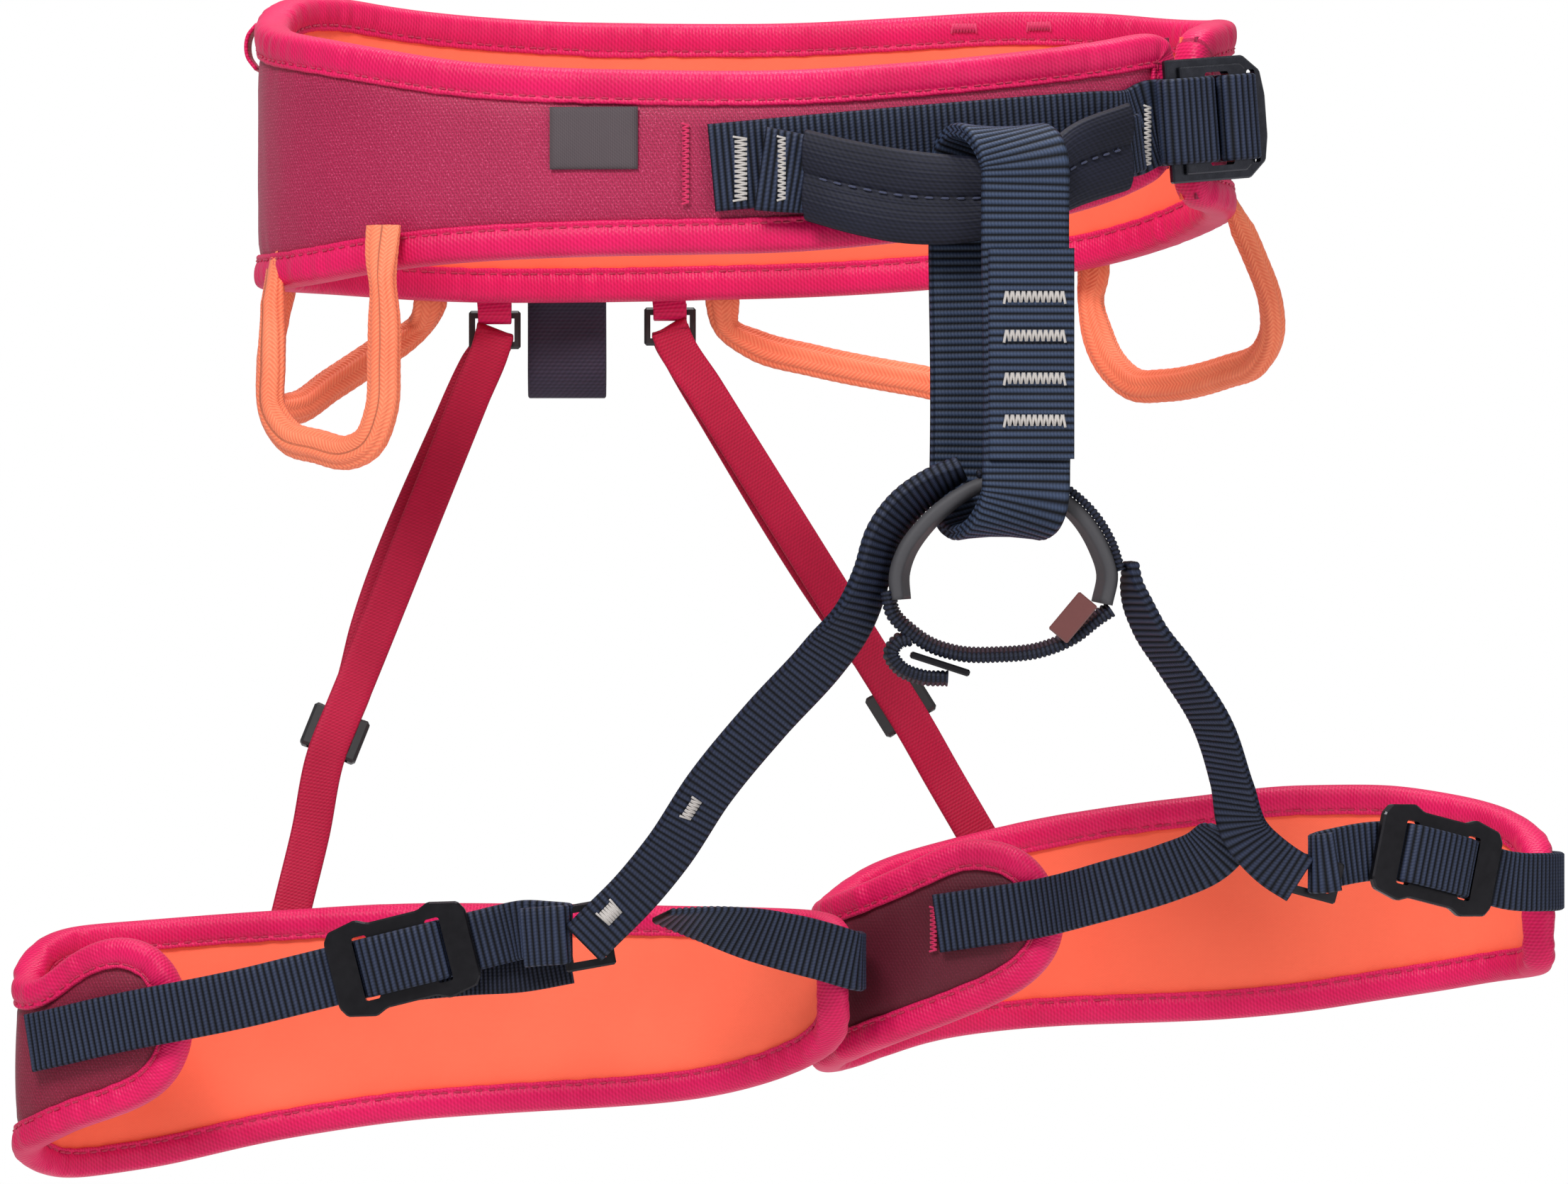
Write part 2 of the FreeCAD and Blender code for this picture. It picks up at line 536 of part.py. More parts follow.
def connectors():
    """Doubled straps from the ring down to the two leg loops."""
    left = [(61.5, -98.5, -90.6), (53.0, -98.5, -95.2), (44.1, -98.5, -101.8),
            (38.0, -98.5, -109.6), (34.4, -98.3, -120.0), (30.6, -95.8, -131.0),
            (22.0, -88.0, -144.5), (6.0, -79.5, -162.0), (-10.0, -70.0, -181.5),
            (-22.5, -61.0, -200.5), (-31.5, -55.0, -212.0), (-42.5, -51.5, -221.5)]
    acr = [(0.15, 0.95, -0.26), (0.29, 0.86, -0.4), (0.46, 0.78, -0.42), (0.53, 0.78, -0.31),
           (0.65, 0.74, -0.1), (0.7, 0.62, -0.28), (0.62, 0.3, -0.7), (0.72, 0.15, -0.62),
           (0.78, 0.1, -0.55), (0.8, 0.1, -0.5), (0.75, 0.0, -0.6), (0.5, 0.0, -0.8)]
    save("connector_left", strap(left, 14.5, 4.0, acr, 3))
    right = [(107.5, -98.5, -122.6), (109.9, -97.6, -128.5), (113.6, -95.4, -135.5),
             (122.0, -89.0, -146.5), (132.5, -80.0, -162.5), (139.0, -69.0, -180.5),
             (143.5, -58.5, -195.0), (152.0, -52.5, -203.0), (158.5, -50.5, -206.5)]
    acr = [(0.02, -1, 0.02), (0.2, -0.97, 0.1), (0.4, -0.88, 0.15), (0.55, -0.8, 0.2),
           (0.5, -0.8, 0.35), (0.4, -0.75, 0.5), (0.3, -0.5, 0.8), (0.2, -0.2, 0.95), (0.1, 0.0, 1.0)]
    save("connector_right", strap(right, 14.5, 3.0, acr, 3))


def link(pl, w, h):
    """Small rectangular metal link with a rounded window."""
    b = Part.makeBox(w, 2.0, h, V(-w / 2, -1.0, -h / 2))
    b = b.makeChamfer(0.6, b.Edges)
    return put(b.cut(Part.makeBox(w - 5.0, 6.0, h - 5.0, V(-w / 2 + 2.5, -3.0, -h / 2 + 2.5))), pl)


def links():
    save("crotch_link_left", link(frame_of(V(-45.5, -57.0, -224.0), 0, 10), 14.5, 19.0))
    save("crotch_link_right", link(frame_of(V(163.5, -54.4, -207.5), 8, -15), 14.5, 12.0))


# ---- belt trim ----------------------------------------------------------------------
def on_belt(t, out, z):
    (x, y), (nx, ny) = belt_at(t)
    return (x + nx * out, y + ny * out, z)


def patch(t0, t1, z0, z1, thick, out):
    return band(belt_at, angles(t0, t1, 4), lambda t: [(out, z0), (out, z1), (out + thick, z1),
                                                       (out + thick, z0)])


def belt_trim():
    save("label_tab", patch(251.2, 261.0, -5.5, 12.3, 0.8, 0.3))
    tabs = [strap([on_belt(171, 2.4, 41.0), on_belt(171, 5.2, 37.5), on_belt(171, 5.4, 31.5),
                   on_belt(171, 2.6, 27.5)], 8.5, 1.2, (0.1, 1, 0), 3)]
    save("ribbon_loop", Part.makeCompound(tabs))
    tacks = [patch(264.9, 266.2, -15.7, 7.6, 0.5, 0.3)]
    save("waist_bartack", Part.makeCompound(tacks))


RISER = {"left": dict(y=78.0, ring=(-75.4, -46.4), low=(-134.1, -220.0), slide=(-121.8, -167.5)),
         "right": dict(y=84.6, ring=(-23.0, -45.2), low=(67.8, -196.5), slide=(46.0, -159.0))}


def leg_rear(leg, x, out):
    """Point on the outside of a leg pad's rear at a given X."""
    best = min(angles(20, 175, 1), key=lambda t: abs(leg_at(leg, t)[0][0] - x))
    (px, py), (nx, ny) = leg_at(leg, best)
    return px + nx * out, py + ny * out


def risers():
    """Two elastic risers: tab folded through a moulded ring, front run, return, slider."""
    for side, leg in (("left", LEG_L), ("right", LEG_R)):
        r = RISER[side]
        x, z = r["ring"]
        y = r["y"]
        tab = [(x - 0.6, y - 2.4, -34.0), (x - 0.3, y - 2.4, -38.0), (x, y - 2.4, z + 4.2),
               (x, y - 1.7, z + 2.1), (x, y, z + 1.4), (x, y + 1.7, z + 2.1), (x, y + 2.4, z + 4.2),
               (x, y + 2.4, -39.0)]
        save("riser_tab_" + side, strap(tab, 10.0, 1.1, (1, 0, 0), 2))
        pl = FreeCAD.Placement(V(x, y, z), FreeCAD.Rotation(V(0, 0, 1), 0))
        b = Part.makeBox(15.5, 2.6, 11.5, V(-7.75, -1.3, -6.5))
        b = b.makeChamfer(0.7, b.Edges)
        hole = Part.makeBox(11.8, 8.0, 7.0, V(-5.9, -4.0, -4.3))
        save("riser_ring_" + side, put(b.cut(hole), pl))
        ly = leg_rear(leg, r["low"][0], 4.0)[1]
        sx, sz = r["slide"]
        top = V(x, y - 2.4, z - 3.0)
        f = (top.z - sz) / (top.z - r["low"][1])
        mid = V(sx, top.y + (ly - top.y) * f, sz)
        run = mid.sub(top).normalize()
        print("riser", side, "runs along", run, "slider at", mid)
        acr = V(-run.z, 0, run.x).normalize()
        end = (r["low"][0], ly, r["low"][1] - 14.0)
        half = top + (mid - top) * 0.5
        past = mid + run * 13.0
        up = [tuple(top), tuple(half), tuple(mid), tuple(past), (end[0], end[1], end[2] + 16.0), end]
        save("riser_strap_" + side, strap(up, RISER_W, RISER_T, tuple(acr), 2))
        k = -3.5 if side == "left" else 3.0
        low = mid - run * 14.0 + V(0, 3.4, 0)
        bow = (top + low) * 0.5 + V(k, 4.4, 0)
        back = [(x, y + 3.0, z - 4.0), tuple(bow), tuple(low)]
        save("riser_return_" + side, strap(back, RISER_W, RISER_T, tuple(acr), 3))
        out = run.cross(acr)
        turn = FreeCAD.Rotation(acr, out, run * -1 if run.z < 0 else run, "ZXY")
        pl = FreeCAD.Placement(mid, turn)
        b = Part.makeBox(17.5, 4.6, 13.5, V(-8.75, -2.3, -6.75))
        b = b.makeChamfer(0.9, b.Edges)
        hole = Part.makeBox(RISER_W + 2 * RUN + 0.6, RISER_T + 2 * RUN + 0.8, 30,
                            V(-RISER_W / 2 - RUN - 0.3, -RISER_T / 2 - RUN - 0.4, -15))
        b = b.cut(hole)
        for z0 in (-4.6, 1.0):
            b = b.cut(Part.makeBox(RISER_W, 6, 3.6, V(-RISER_W / 2, -6.0 - 0.2, z0)))
        save("riser_slider_" + side, put(b, pl))


def haul_loop():
    y = 86.2
    path = [(-54.0, y - 3.0, -30.0), (-54.0, y, -38.0), (-54.0, y + 0.8, -52.0),
            (-54.0, y + 1.2, -62.0), (-54.0, y + 5.0, -66.6), (-54.0, y + 8.8, -62.0),
            (-54.0, y + 8.4, -50.0), (-54.0, y + 5.6, -38.0), (-54.0, y + 3.6, -30.0)]
    save("haul_loop", strap(path, 23.5, 1.6, (1, 0, 0), 3))


# each loop: the two sewn ends as (angle, height) on the belt, and the run between them
GEAR_OUT = 4.2
GEAR = {
    "front_left": ((228.2, -21.0), [(-102.8, -70.0, -44.0), (-102.8, -71.0, -60.0),
                                    (-103.6, -70.3, -74.0), (-107.5, -67.0, -83.0),
                                    (-113.5, -62.0, -85.8), (-122.0, -55.5, -84.0),
                                    (-131.0, -48.0, -81.0), (-135.8, -44.0, -74.0),
                                    (-136.2, -43.0, -60.0), (-135.4, -44.0, -48.0)], (203, -33.0)),
    "back_left": ((127, -32.0), [(-98.0, 76.5, -46.0), (-111.0, 72.5, -55.0),
                                 (-124.0, 63.5, -64.0), (-134.0, 53.0, -71.0),
                                 (-140.0, 46.0, -71.0), (-141.0, 43.0, -59.0)], (158, -33.0)),
    "back_right": ((91.6, -31.0), [(-6.0, 88.5, -46.0), (3.0, 90.5, -51.5), (20.0, 91.5, -56.0),
                                   (51.0, 90.0, -62.0), (70.0, 86.5, -65.0),
                                   (82.0, 82.0, -61.0), (87.0, 78.5, -49.0)], (58, -27.0)),
    "front_right": ((48, -22.0), [(102.8, 68.5, -38.0), (104.5, 66.0, -48.0),
                                  (108.5, 61.0, -57.5), (115.5, 54.5, -64.0),
                                  (124.0, 47.0, -64.4), (142.0, 30.0, -60.6),
                                  (150.5, 20.5, -57.2), (154.2, 14.0, -50.0),
                                  (153.8, 9.5, -41.5), (150.5, 6.0, -28.0)], (2, -11.0)),
}


def gear_loops():
    for name, (start, run, end) in GEAR.items():
        ends = [on_belt(start[0], GEAR_OUT, start[1]), on_belt(start[0], GEAR_OUT + 1, start[1] - 8)]
        tail = [on_belt(end[0], GEAR_OUT + 1, end[1] - 8), on_belt(end[0], GEAR_OUT, end[1])]
        path = ends + run + tail
        outs = []
        for x, y, z in path:
            t = min(angles(-20, 330, 1), key=lambda q: math.hypot(belt_at(q)[0][0] - x,
                                                                  belt_at(q)[0][1] - y))
            nx, ny = belt_at(t)[1]
            outs.append((nx, ny, 0.0))
        save("gear_loop_" + name, braid_tube(path, outs))


waist_belt()
leg_pad(LEG_L, "left")
leg_pad(LEG_R, "right")
waist_webbing()
waist_buckle()
leg_buckle("left", LB_PL)
leg_buckle("right", RB_PL)
leg_webbing_left()
leg_webbing_right()
sleeve()
belay_loop()
ring()
connectors()
links()
belt_trim()
risers()
haul_loop()
gear_loops()
print("nodes", len(nodes))
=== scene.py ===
# %% [markdown]
# # A climbing harness, sewn and threaded in Blender
#
# The harness is a padded waist belt, two padded leg loops, and the webbing that ties them
# together. The CAD frame already says where every piece is, so this lesson dresses it: each soft
# solid is replaced by a surface worked out with numpy that has ribs, rolled edges and stitches,
# and each metal or moulded solid stays and gets a finish. Everything is in metres, in the frame of
# the CAD model; the tables below are in millimetres because a maker measures a harness that way.

# %% Load the frame
import math

import bmesh
import bpy
import numpy as np
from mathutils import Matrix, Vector


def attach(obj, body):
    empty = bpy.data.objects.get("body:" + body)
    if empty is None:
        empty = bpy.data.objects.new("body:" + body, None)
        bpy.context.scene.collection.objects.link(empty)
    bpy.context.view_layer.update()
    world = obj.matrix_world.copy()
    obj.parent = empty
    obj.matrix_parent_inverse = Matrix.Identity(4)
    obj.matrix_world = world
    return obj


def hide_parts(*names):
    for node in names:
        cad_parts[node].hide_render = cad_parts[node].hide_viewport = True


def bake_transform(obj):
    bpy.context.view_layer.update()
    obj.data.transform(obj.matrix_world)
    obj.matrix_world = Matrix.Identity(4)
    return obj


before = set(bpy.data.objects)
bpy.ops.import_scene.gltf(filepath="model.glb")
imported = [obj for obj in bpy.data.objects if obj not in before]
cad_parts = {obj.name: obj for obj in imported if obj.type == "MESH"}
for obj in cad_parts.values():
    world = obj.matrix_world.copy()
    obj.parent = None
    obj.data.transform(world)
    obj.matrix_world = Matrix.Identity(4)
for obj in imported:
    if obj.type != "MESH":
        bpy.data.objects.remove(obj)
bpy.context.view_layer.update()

MM = 0.001
UV_NAME = "weave"

# %% [markdown]
# ## Shader arithmetic in plain Python
#
# A woven finish is mostly arithmetic on a position: which rib is this, how far up its side are we.
# Wiring Math nodes by hand hides that, so one small class wraps a socket and turns `1 - mask *
# 0.5` into nodes. Colours never go through it, because a Math node would turn them grey: they are
# mixed with a Mix node.


# %% A socket that does arithmetic
class Val:
    """A number that varies over a surface, held as a node socket."""

    def __init__(self, paint, socket):
        self.paint, self.socket = paint, socket

    def _do(self, kind, a, b=None):
        return self.paint.node("ShaderNodeMath", {"operation": kind}, {0: a, 1: b})

    def __add__(self, other):
        return self._do("ADD", self, other)

    def __radd__(self, other):
        return self._do("ADD", other, self)

    def __sub__(self, other):
        return self._do("SUBTRACT", self, other)

    def __rsub__(self, other):
        return self._do("SUBTRACT", other, self)

    def __mul__(self, other):
        return self._do("MULTIPLY", self, other)

    def __rmul__(self, other):
        return self._do("MULTIPLY", other, self)

    def __truediv__(self, other):
        return self._do("DIVIDE", self, other)

    def __pow__(self, other):
        return self._do("POWER", self, other)

    def sin(self):
        return self._do("SINE", self)

    def abs(self):
        return self._do("ABSOLUTE", self)

    def fract(self):
        return self._do("FRACT", self)

    def floor(self):
        return self._do("FLOOR", self)

    def clamp(self):
        return self.paint.node("ShaderNodeClamp", {}, {0: self, 1: 0.0, 2: 1.0})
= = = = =
**Directions:** Everything from the first line of the data through the line containing "-15), 14.5, 12.0))" should be echoed exactly. Add nothing.

**Finished task:**
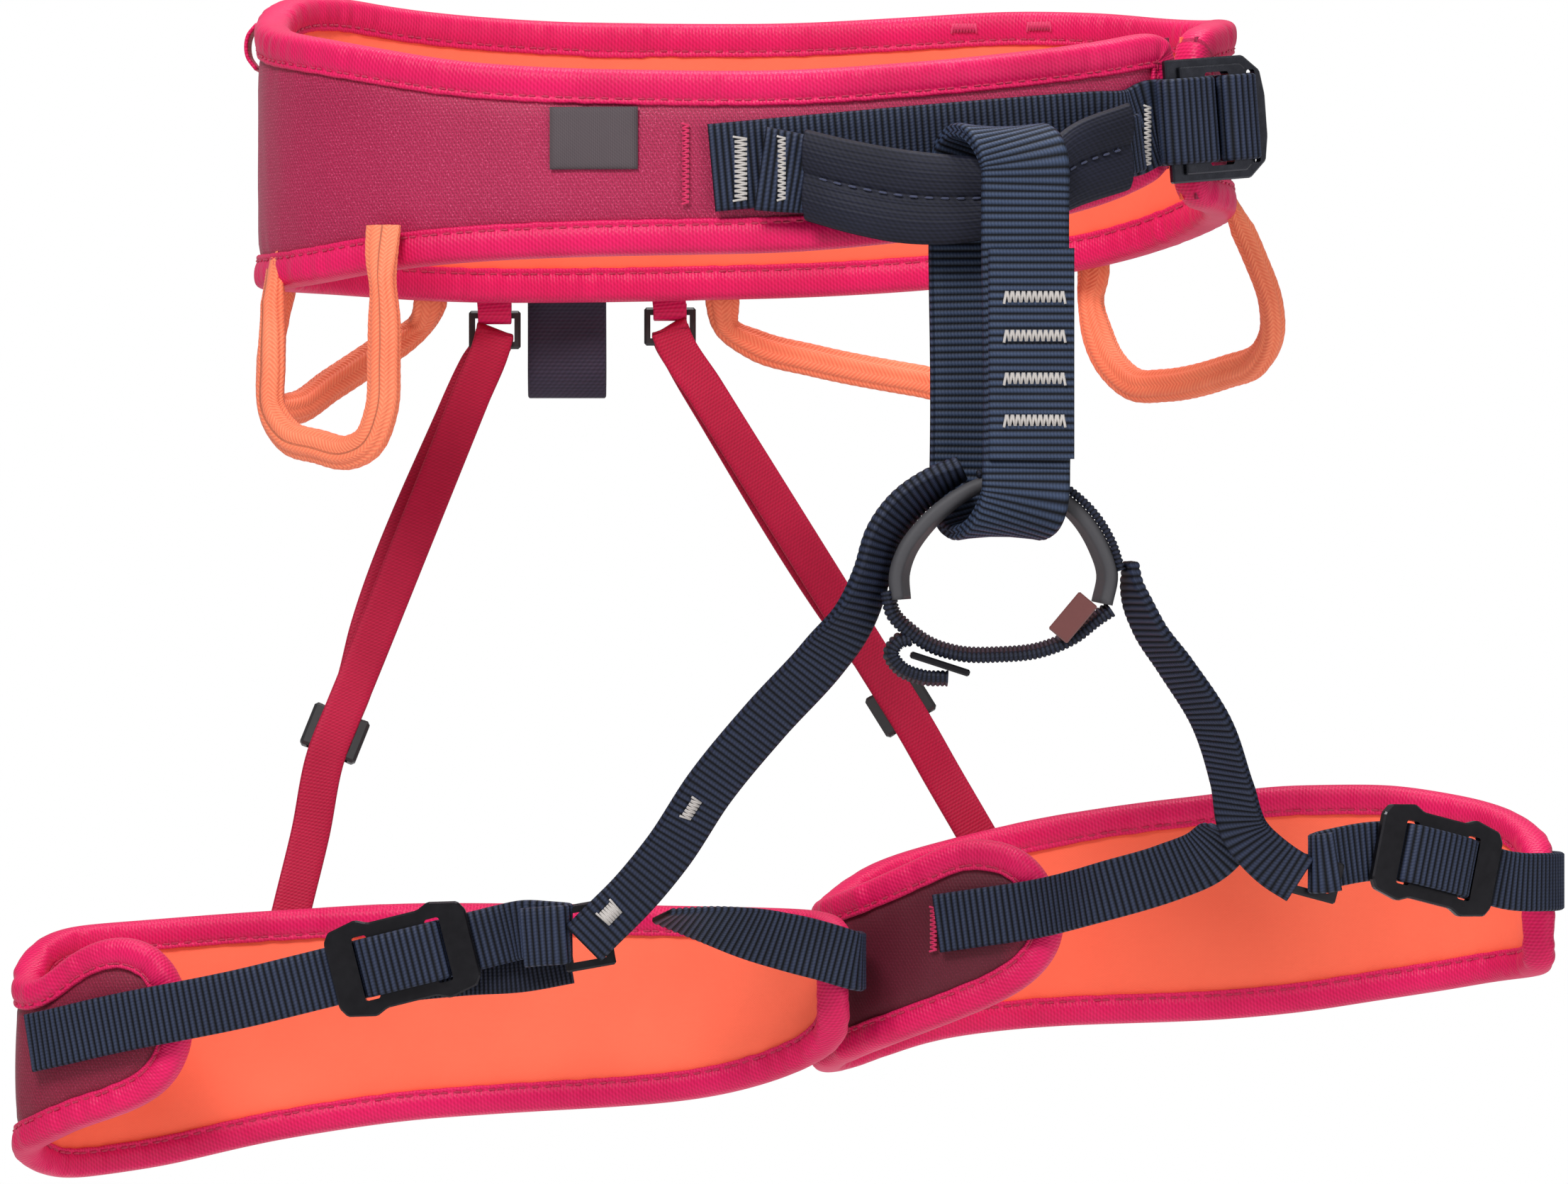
Write part 2 of the FreeCAD and Blender code for this picture. It picks up at line 536 of part.py. More parts follow.
def connectors():
    """Doubled straps from the ring down to the two leg loops."""
    left = [(61.5, -98.5, -90.6), (53.0, -98.5, -95.2), (44.1, -98.5, -101.8),
            (38.0, -98.5, -109.6), (34.4, -98.3, -120.0), (30.6, -95.8, -131.0),
            (22.0, -88.0, -144.5), (6.0, -79.5, -162.0), (-10.0, -70.0, -181.5),
            (-22.5, -61.0, -200.5), (-31.5, -55.0, -212.0), (-42.5, -51.5, -221.5)]
    acr = [(0.15, 0.95, -0.26), (0.29, 0.86, -0.4), (0.46, 0.78, -0.42), (0.53, 0.78, -0.31),
           (0.65, 0.74, -0.1), (0.7, 0.62, -0.28), (0.62, 0.3, -0.7), (0.72, 0.15, -0.62),
           (0.78, 0.1, -0.55), (0.8, 0.1, -0.5), (0.75, 0.0, -0.6), (0.5, 0.0, -0.8)]
    save("connector_left", strap(left, 14.5, 4.0, acr, 3))
    right = [(107.5, -98.5, -122.6), (109.9, -97.6, -128.5), (113.6, -95.4, -135.5),
             (122.0, -89.0, -146.5), (132.5, -80.0, -162.5), (139.0, -69.0, -180.5),
             (143.5, -58.5, -195.0), (152.0, -52.5, -203.0), (158.5, -50.5, -206.5)]
    acr = [(0.02, -1, 0.02), (0.2, -0.97, 0.1), (0.4, -0.88, 0.15), (0.55, -0.8, 0.2),
           (0.5, -0.8, 0.35), (0.4, -0.75, 0.5), (0.3, -0.5, 0.8), (0.2, -0.2, 0.95), (0.1, 0.0, 1.0)]
    save("connector_right", strap(right, 14.5, 3.0, acr, 3))


def link(pl, w, h):
    """Small rectangular metal link with a rounded window."""
    b = Part.makeBox(w, 2.0, h, V(-w / 2, -1.0, -h / 2))
    b = b.makeChamfer(0.6, b.Edges)
    return put(b.cut(Part.makeBox(w - 5.0, 6.0, h - 5.0, V(-w / 2 + 2.5, -3.0, -h / 2 + 2.5))), pl)


def links():
    save("crotch_link_left", link(frame_of(V(-45.5, -57.0, -224.0), 0, 10), 14.5, 19.0))
    save("crotch_link_right", link(frame_of(V(163.5, -54.4, -207.5), 8, -15), 14.5, 12.0))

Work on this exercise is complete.